“Bottom trawling” is a fishing method by which boats drag special nets, called bottom trawls, across the sea floor. Bottom trawling is very successful in catching squid and shrimp. Unfortunately, it also results in the accidental capture of many other species, and destroys coral and other natural ocean habitats. This fishing method has become so destructive that satellite imagery of the Gulf of Mexico shows visible trails of seafloor destruction from bottom trawling.
To combat this destructive practice, and pursuant to its commerce power, Congress passes the Save Our Seafloors Act (the Act). The Act prohibits the use of bottom trawling fishing methods in the Gulf of Mexico, where this fishing method has been the most destructive. These fishing methods, however, are still permissible in other waterways.

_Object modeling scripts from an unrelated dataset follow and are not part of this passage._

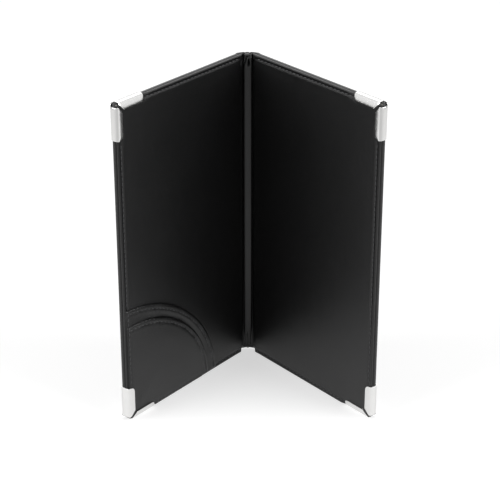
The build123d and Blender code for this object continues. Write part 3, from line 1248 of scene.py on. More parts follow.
@dataclass(frozen=True)
class Flap:
    """A quarter-round card pocket on the lower outer corner of the left panel.

    The mouth stands off by its gape, which dies away over its reach. Both flaps together stay lower
    than the gap between the linings of the closed cover, 3.9 mm.
    """

    name: str
    width: float
    height: float
    radius: float
    below: "Flap | None" = None
    inset: float = 0.9
    mouth: float = 0.15
    gape: float = 1.6
    reach: float = 26.0
    bulge: float = 0.30
    hem_roll: float = 0.42
    groove: float = 0.42
    groove_width: float = 0.5
    hem_width: float = 6.0
    hem_rise: float = 0.14
    skived: float = 0.15
    edge_share: float = 0.5
    welt: Pleat = Pleat(1.3, 0.12, 0.8)
    pillow_reach: float = 30.0
    flat_reach: float = 14.0
    lift: float = 0.01
    rim: float = 0.004
    curved_lines: tuple[tuple[float, float], ...] = (
        (0.06, 1.3), (0.16, 1.3), (0.32, 1.3), (0.7, 1.4), (1.4, 1.5), (2.0, 1.5), (2.5, 1.5), (3.0, 1.8),
        (3.5, 1.5), (4.0, 1.5), (4.8, 2.0), (5.9, 2.2), (6.6, 2.4))
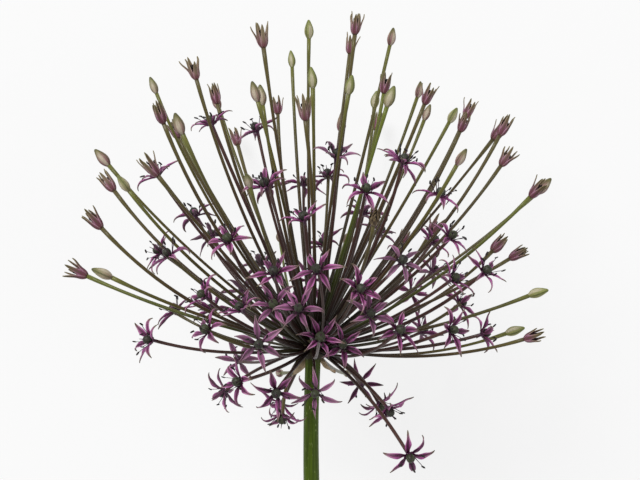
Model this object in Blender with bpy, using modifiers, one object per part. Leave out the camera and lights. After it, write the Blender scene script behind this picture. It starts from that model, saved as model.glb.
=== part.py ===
"""A cut allium flower head of the tumbleweed kind, lying on its side as it was picked.

A slim green stem, the scape, ends in a small knob. Stalks of very unequal length spread from the
knob like a firework. The shorter ones carry open florets: six narrow tepals round a dark ovary,
with six stamens. The longer ones carry buds, closed or just opening. Papery remains of the sheath
hang below the knob.

Metres, +Z up. The scape points along -Y and lies level. The lowest buds rest on the surface at
z = 0, and the origin is on that surface, under the middle of the head.
"""

import math
import random

import bmesh
import bpy
from mathutils import Matrix, Quaternion, Vector, kdtree

# Numbers of florets, by how far they have opened.
SEED = 3
OPEN_FLORETS = 56
GROWN_FLORETS = 10  # open too, and in one piece with the umbel
OPENING_FLORETS = 30
CLOSED_BUDS = 24
RESTING_BUDS = 6  # closed too, and the head rests on them

# The knob, and its height over the surface that the head lies on.
KNOB_RADIUS = 0.0078
KNOB_HEIGHT = 0.110
KNOB_UNDERSIDE = 0.0060
ROOT_DEPTH = 0.62  # where a stalk starts, as a share of the knob's radius

# The buds that the head rests on stand in this ring on the surface, round the head's weight.
RESTING_MIDDLE = 0.018  # from under the knob, towards the head's top
RESTING_RING = (0.038, 0.044)
RESTING_REACH = 0.150  # before it is shortened to the surface

# How far a stalk reaches from the knob, by its angle from the head's axis in degrees.
SHORT_REACH = ((0, 0.116), (45, 0.105), (70, 0.094), (90, 0.084), (110, 0.066), (126, 0.058))
LONG_REACH = ((0, 0.156), (45, 0.148), (60, 0.131), (75, 0.119), (92, 0.112), (108, 0.080), (135, 0.066))
SHORT_SPREAD = (-0.30, 0.22, -0.08)  # lowest, highest and commonest share that is added to it
LONG_SPREAD = (-0.24, 0.06, 0.0)

# How the stalks are spread round the knob.
LOWEST_ANGLE = {"open": 126, "opening": 108, "closed": 98}
RAISED_LEFT = {"open": 0.0, "opening": 0.2, "closed": 0.2}  # how much nearer the axis on the left
DROOPING = ((117, 48, 0.060), (119, 58, 0.097))  # two open florets: both angles, and their reach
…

F has been a commercial shrimp fisherman for 25 years. He uses only the bottom trawling method to fish and owns his own boat and bottom trawl. All of F’s commercial fishing takes place in the Gulf of Mexico.

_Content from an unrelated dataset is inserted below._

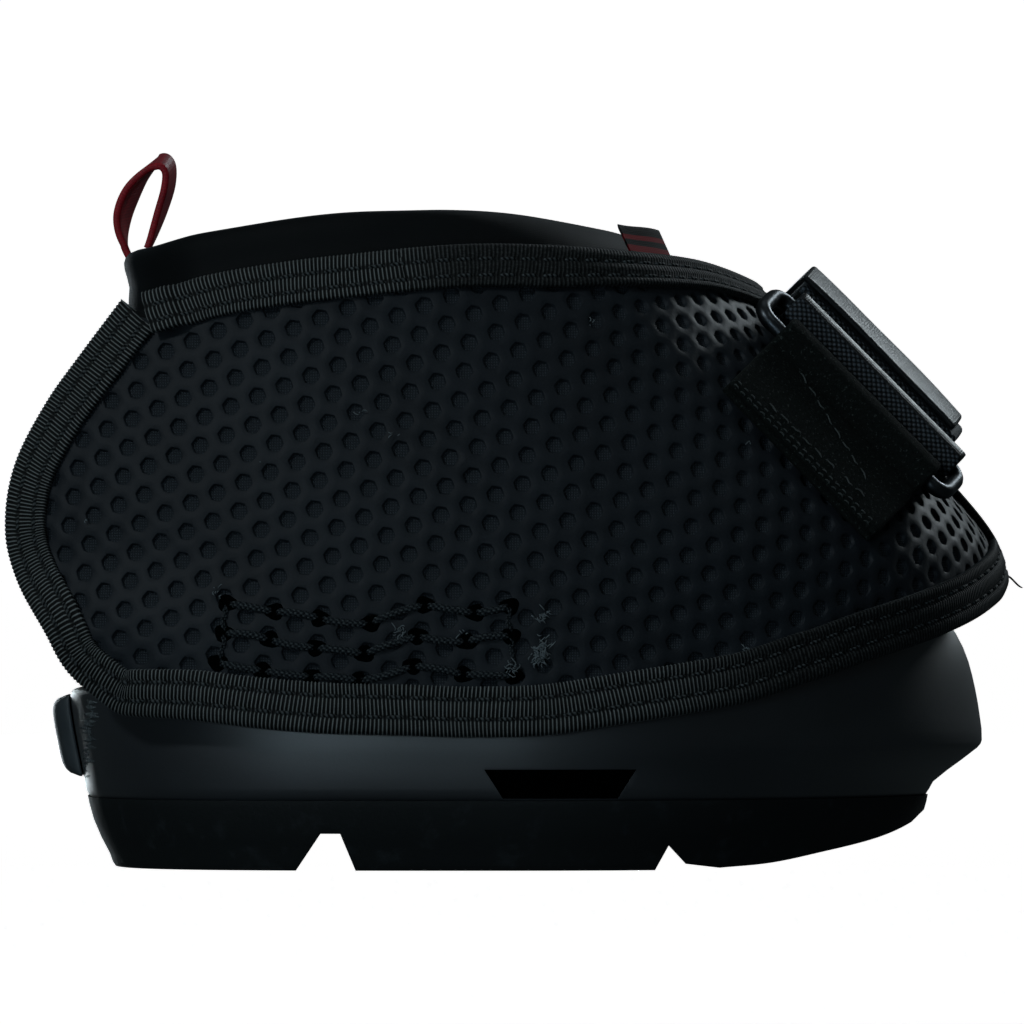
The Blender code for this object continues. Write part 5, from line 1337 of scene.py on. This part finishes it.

F is upset at the Act, because he is unable to continue fishing in the Gulf. He believes that the Act essentially renders his boat and bottom trawl useless, and he has received no payment for the loss of his equipment. F sues the federal government, arguing that the Act amounts to a taking of property without just compensation in violation of the Fifth Amendment to the U.S. Constitution.
- How should the court rule? Explain, focusing solely on the taking issue.
How should the court rule? Explain, focusing solely on the taking issue.